## Objective:
Output all lines exactly, with nothing added or dropped.

## Dataset content:
■ ■ ■ ■ ■ ■ ■

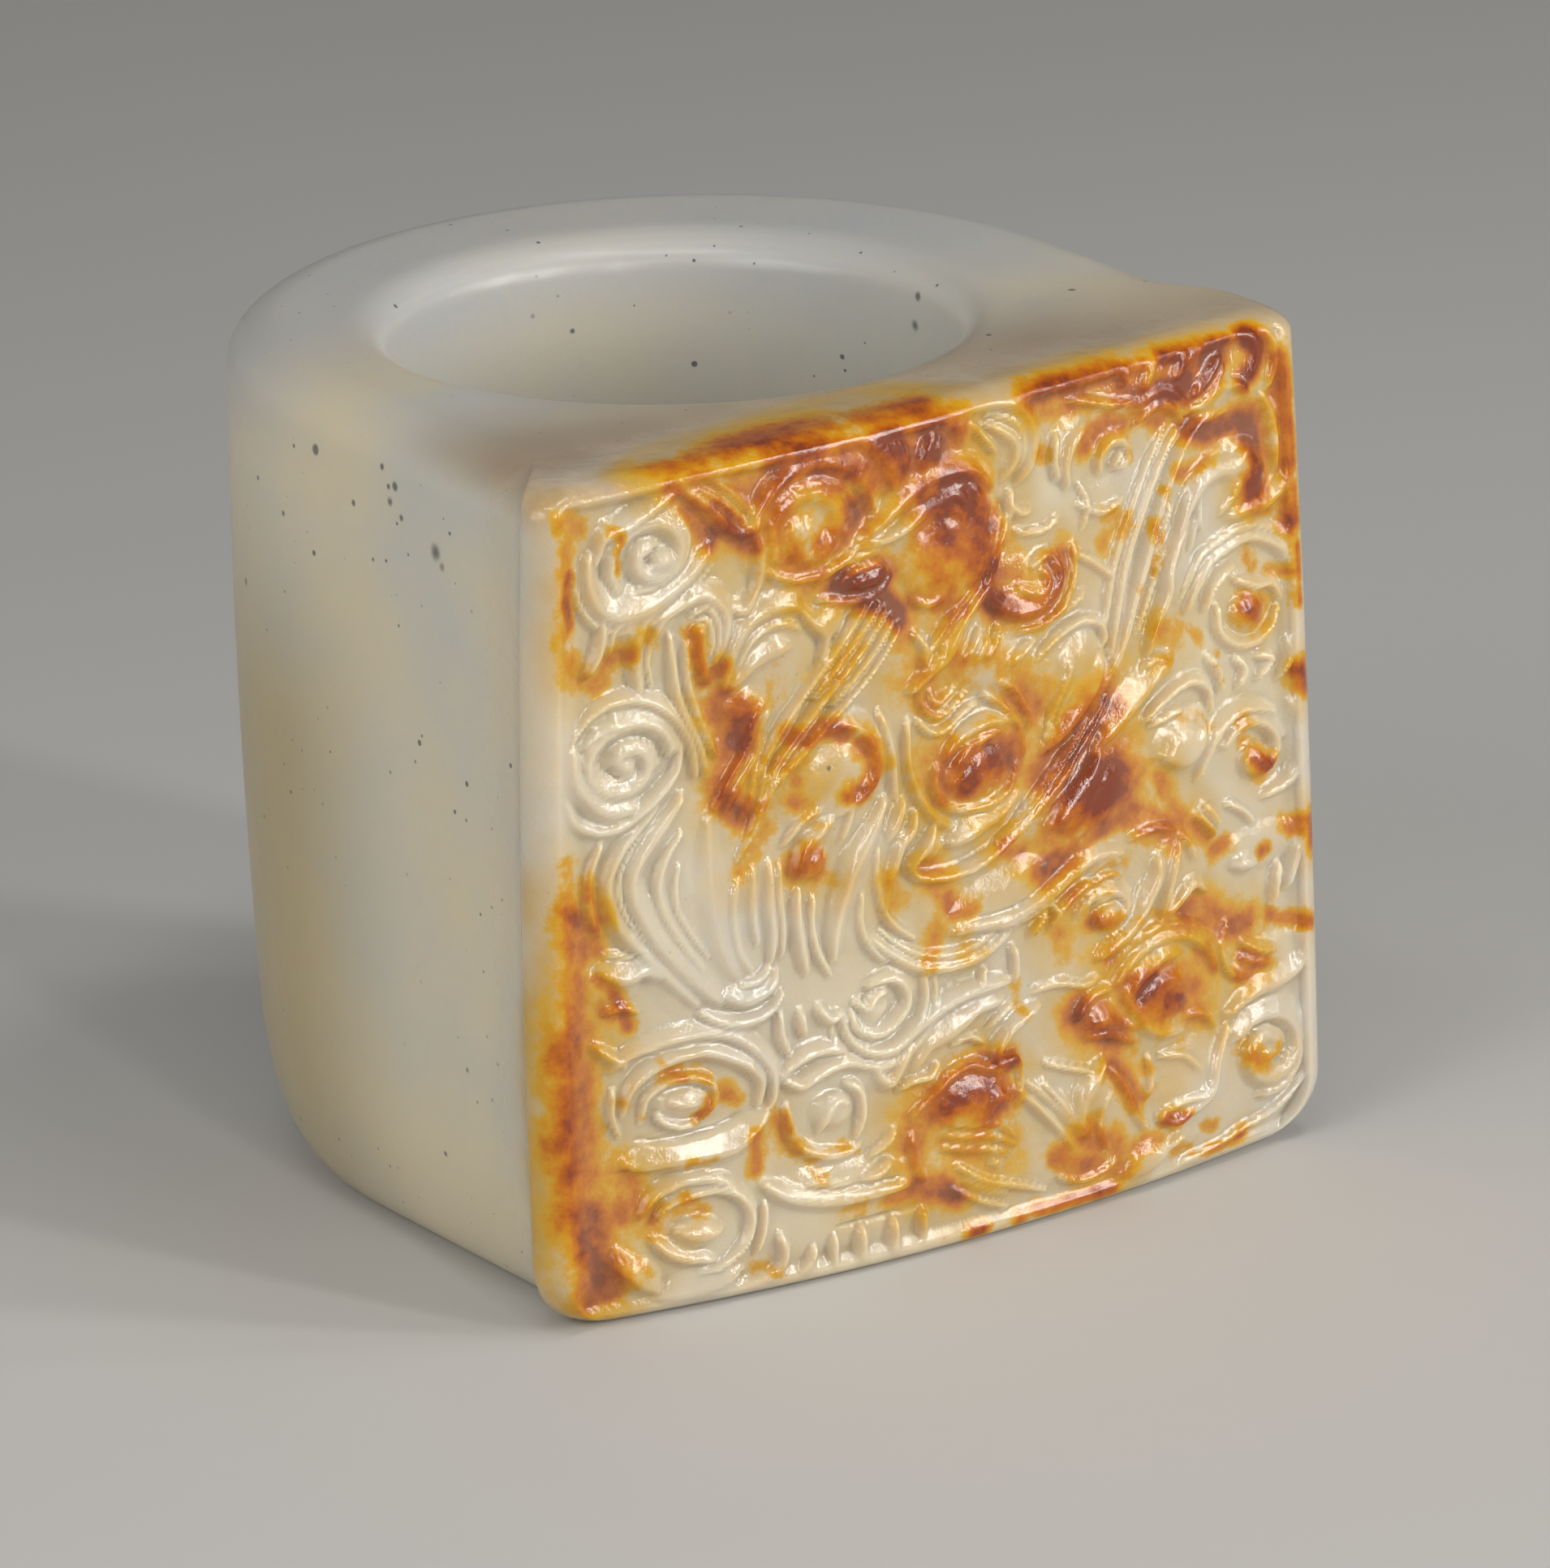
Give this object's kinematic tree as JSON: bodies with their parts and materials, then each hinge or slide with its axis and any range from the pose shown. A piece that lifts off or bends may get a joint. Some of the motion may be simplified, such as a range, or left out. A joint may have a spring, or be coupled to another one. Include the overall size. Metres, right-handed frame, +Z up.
{
  "type": "archer's thumb ring",
  "caption": "Thick-walled carved jade thumb ring with an upright round bore, a domed back and a flat bowed panel with shallow relief.",
  "frame": {"origin": "on the bore's axis, in the plane of the foot, which is the annular end that the ring stands on", "axes": "+Z up along the bore's axis, -Y out of the carved panel, +X to the right of the panel seen from the front"},
  "size_m": [0.0331, 0.0326, 0.03],
  "materials": {
    "jade": "soft polish, pale grey-green nephrite with russet skin left on the carved panel"
  },
  "bodies": {
    "root": {"thumb_ring": "jade"}
  },
  "joints": []
}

■ ■ ■ ■ ■ ■ ■

## Response to this exercise:
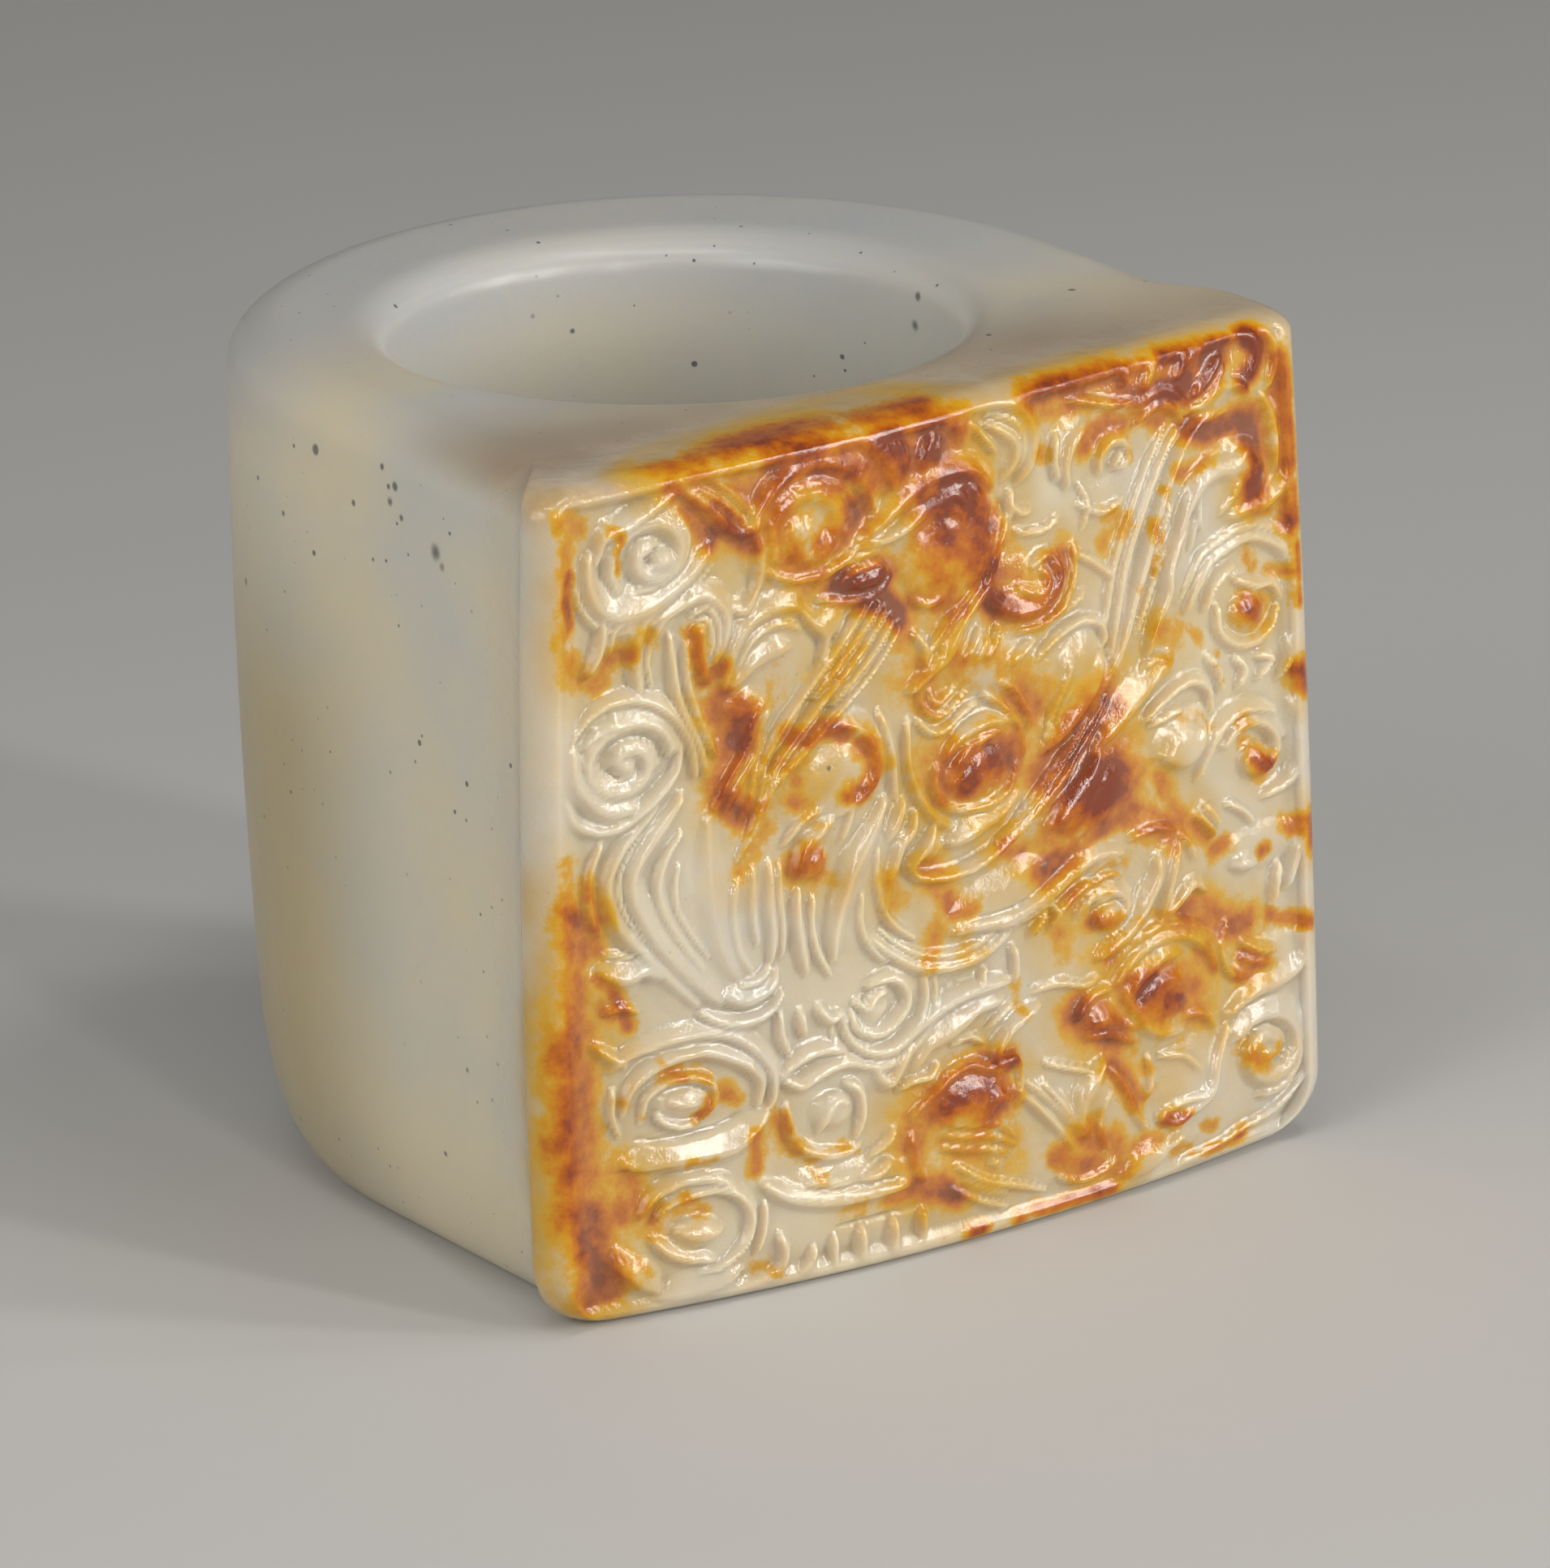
Give this object's kinematic tree as JSON: bodies with their parts and materials, then each hinge or slide with its axis and any range from the pose shown. A piece that lifts off or bends may get a joint. Some of the motion may be simplified, such as a range, or left out. A joint may have a spring, or be coupled to another one. Include the overall size. Metres, right-handed frame, +Z up.
{
  "type": "archer's thumb ring",
  "caption": "Thick-walled carved jade thumb ring with an upright round bore, a domed back and a flat bowed panel with shallow relief.",
  "frame": {"origin": "on the bore's axis, in the plane of the foot, which is the annular end that the ring stands on", "axes": "+Z up along the bore's axis, -Y out of the carved panel, +X to the right of the panel seen from the front"},
  "size_m": [0.0331, 0.0326, 0.03],
  "materials": {
    "jade": "soft polish, pale grey-green nephrite with russet skin left on the carved panel"
  },
  "bodies": {
    "root": {"thumb_ring": "jade"}
  },
  "joints": []
}